Pretty straightforward, right? Unfortunately, as FOX 31 continued, the GOP-held Senate’s “kill committee” wasn’t interested:

Only one group spoke in opposition to the legislation during the hearing, the Colorado Bankers Association.

“Private lenders take on an additional risk that government lenders do not. Government student loans can be excused in bankruptcy, private loans cannot,” said Jenifer Waller, senior vice president with the Colorado Bankers Association.

That testimony was apparently all that was needed to kill the legislation, with the committee voting against the law on a party-line vote. [Pols emphasis]

In addition to getting her testimony dyslexically backward, the Colorado Bankers Association lobbyist who was the sole witness against this bill was not being entirely truthful. Under the 2005 Bankruptcy Abuse Prevention and Consumer Protection Act, most “private” student loans were reclassified to make them non-dischargeable in bankruptcy just like federal loans. Borrowers must in either case prove that repayment would cause an “undue hardship.” Prior to bankruptcy “reform,” private loans were more easily dischargeable.

But we digress: none of that would have even mattered to the GOP’s “kill committee.”

Out-of-control student debt is an enormous crisis affecting millions of Americans. It’s an underreported issue with great importance to the pocketbooks of individuals and families across Colorado. Prosecuted correctly, the political value of the issue could be decisive in a close election–more likely with each passing year as more and more Americans fall into the trap.

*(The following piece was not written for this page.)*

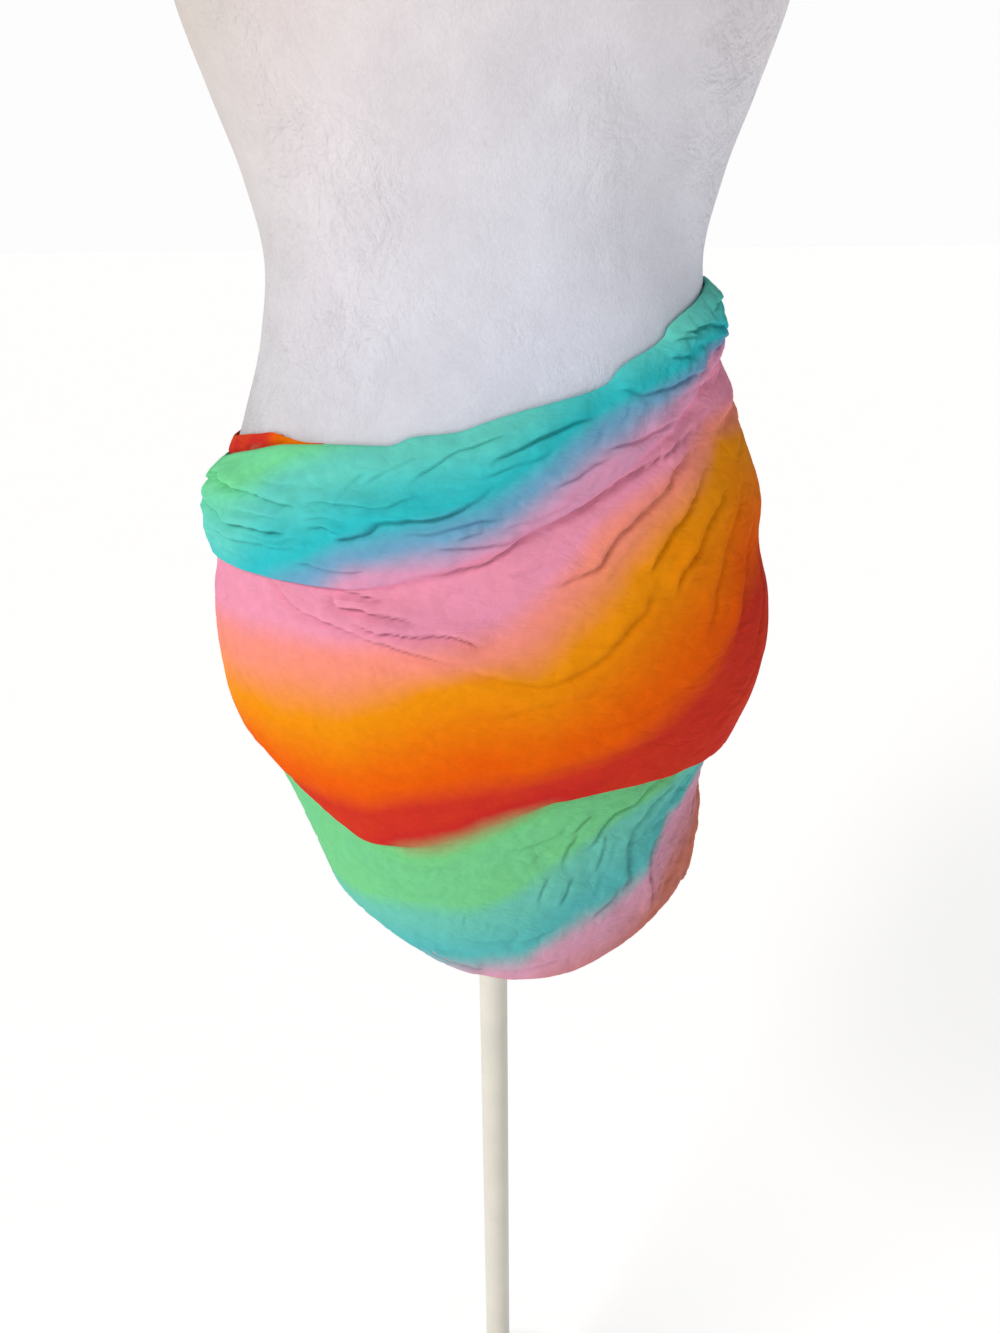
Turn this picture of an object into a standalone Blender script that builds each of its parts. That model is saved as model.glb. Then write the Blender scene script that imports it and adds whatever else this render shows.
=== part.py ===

When that happens, if you value your career you won’t want to be the one siding with the lenders.

Comments

7 thoughts on “Student Loans: This Is What Bad Press Looks Like

    1. Hah!  If you want to take your life in your hands, try getting between a Republican businessman and a government handout (um, like the private student loan market — high interest rates, high hidden fees, and no risk to the lender)

      Talk about freeloaders, you can't beat a Republican at that lifestyle!

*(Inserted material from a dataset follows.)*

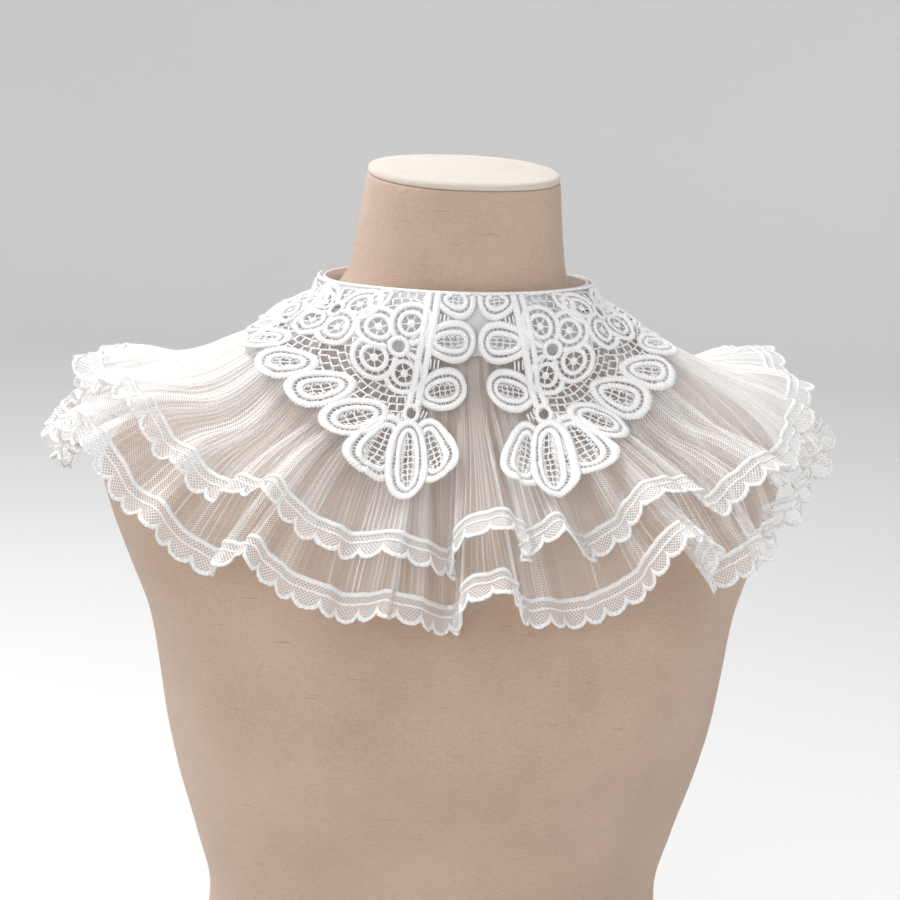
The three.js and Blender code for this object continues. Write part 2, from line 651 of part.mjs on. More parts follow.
place("form_torso", dressForm(), LINEN);
place("form_neck_cap", neckCap(), LINEN);
place("neck_band", neckBand(), SATIN);
place("yoke", yoke(lowerCloth), SATIN);
place("lower_tier", tulleTier(TIERS.lower, lowerCloth), TULLE);
place("upper_tier", tulleTier(TIERS.upper, upperCloth), TULLE);
place("lower_edging", laceEdging(TIERS.lower, lowerCloth), EDGING);
place("upper_edging", laceEdging(TIERS.upper, upperCloth), EDGING);
place("lace_left", laceHalf(laceCloth, 1), GUIPURE);
place("lace_right", laceHalf(laceCloth, -1), GUIPURE);

const buttonAngle = 180 + degrees(BAND_OVERLAP / 2 / NECKLINE.back);
const buttonSeat = bandFromTop(buttonAngle, BAND_HEIGHT / 2);
const bandFace = outward(bandFromTop, buttonAngle, BAND_HEIGHT / 2);
const fastener = place("band_button", button(), PEARL);
fastener.position.copy(buttonSeat).addScaledVector(bandFace, WALL / 2 + SEAM_GAP);
fastener.quaternion.setFromUnitVectors(new THREE.Vector3(0, 1, 0), bandFace);

export default group;
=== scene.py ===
# Looks of a two-tier pleated tulle capelet with a guipure lace collar, on a limbless linen dress form.
# Lengths are in millimetres until a mesh is made, unless a comment says metres. Angles round the neck are in
# degrees from the front centre, positive towards +X. Distances down the cloth start at the neck band's foot.
import math

import bmesh
import bpy
import numpy as np
from mathutils import Matrix, Vector


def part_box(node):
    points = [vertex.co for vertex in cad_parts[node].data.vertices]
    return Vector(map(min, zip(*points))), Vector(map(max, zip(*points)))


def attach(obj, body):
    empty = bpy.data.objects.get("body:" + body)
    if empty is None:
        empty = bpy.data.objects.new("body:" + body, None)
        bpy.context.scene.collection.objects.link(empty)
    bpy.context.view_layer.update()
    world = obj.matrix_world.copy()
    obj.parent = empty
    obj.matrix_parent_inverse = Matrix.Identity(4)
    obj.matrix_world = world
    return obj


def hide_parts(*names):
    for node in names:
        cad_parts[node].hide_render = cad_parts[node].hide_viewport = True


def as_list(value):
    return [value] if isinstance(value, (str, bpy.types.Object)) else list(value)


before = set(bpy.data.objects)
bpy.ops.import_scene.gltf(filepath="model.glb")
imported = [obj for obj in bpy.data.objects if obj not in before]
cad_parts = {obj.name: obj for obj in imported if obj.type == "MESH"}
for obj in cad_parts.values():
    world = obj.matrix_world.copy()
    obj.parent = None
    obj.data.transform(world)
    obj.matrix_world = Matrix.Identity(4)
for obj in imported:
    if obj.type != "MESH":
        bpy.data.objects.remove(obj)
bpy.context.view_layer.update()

MM = 0.001
random = np.random.default_rng(11)


def table(columns, rows):
    """Rows of values with named columns."""
    return [dict(zip(columns.split(), row)) for row in rows]


# Dress form: half-sizes of its level sections, and how far each leans to the front
FORM_SECTIONS = table("z half_width front back lean", (
    (0, 145, 98, 100, 0),
    (5, 149, 102, 104, 0),
    (35, 143, 98, 98, 0),
    (68, 134, 90, 87, 0),
    (102, 131, 87, 79, 0),
    (140, 140, 95, 83, 0),
    (178, 151, 110, 91, 0),
    (210, 158, 121, 97, 0),
    (236, 162, 123, 101, 0),
    (268, 168, 115, 105, 0),
    (300, 180, 103, 106, 0),
    (330, 191, 91, 104, 0),
    (352, 196, 83, 100, 0),
    (370, 187, 76, 95, 0),
    (386, 171, 70, 90, 0),
    (400, 150, 66, 86, 0),
    (414, 125, 62, 80, 0),
    (428, 101, 60, 73, 0),
    (440, 82, 58, 67, 0),
    (450, 69, 57, 62, 0),
    (462, 61, 55, 56, 1),
    (484, 57, 54, 53, 4),
    (516, 53, 53, 53, 9),
))
FORM_SQUARENESS = 2.2
FORM_TOP_Z = FORM_SECTIONS[-1]["z"]
NECK_TOP = {"tilt": 4, "from": 480, "over": 36}
CAP_INSET = 0.6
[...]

    2. Like former Louisiana "liberal" Gov. Jindal who, along with the Republican controlled legislature, passed tax cuts and credits so the state is paying corporations more money in refunds than those same corporations pay in taxes. I presume you're including the former Louisiana governor and his Republican legislature in your definition of "liberal."

      1. Oh, I forgot, I'm sure you're including "liberal" Republican Gov. Brownback of Kansas in your definition of "liberal." After all, he and his Republican state legislature changed the tax code so sole proprietorships and partnerships pay no taxes in that state. Once the legislation became law, 15,000 corporations and LLC's became sole proprietorships and partnerships overnight completely eliminating their tax burden even though they still have all the legal protections under the business code in Kansas. Protection but they don't have to pay for it. Of course, all those freeloading entities, known as Kansas citizens (i.e. human beings), still have to pay taxes. And once it became apparent, his tax cuts didn't work and created a huge budget deficit, Gov. Brownback and the Republican legislature raised taxes on the citizens, not the business entities. Who did you say are the freeloaders?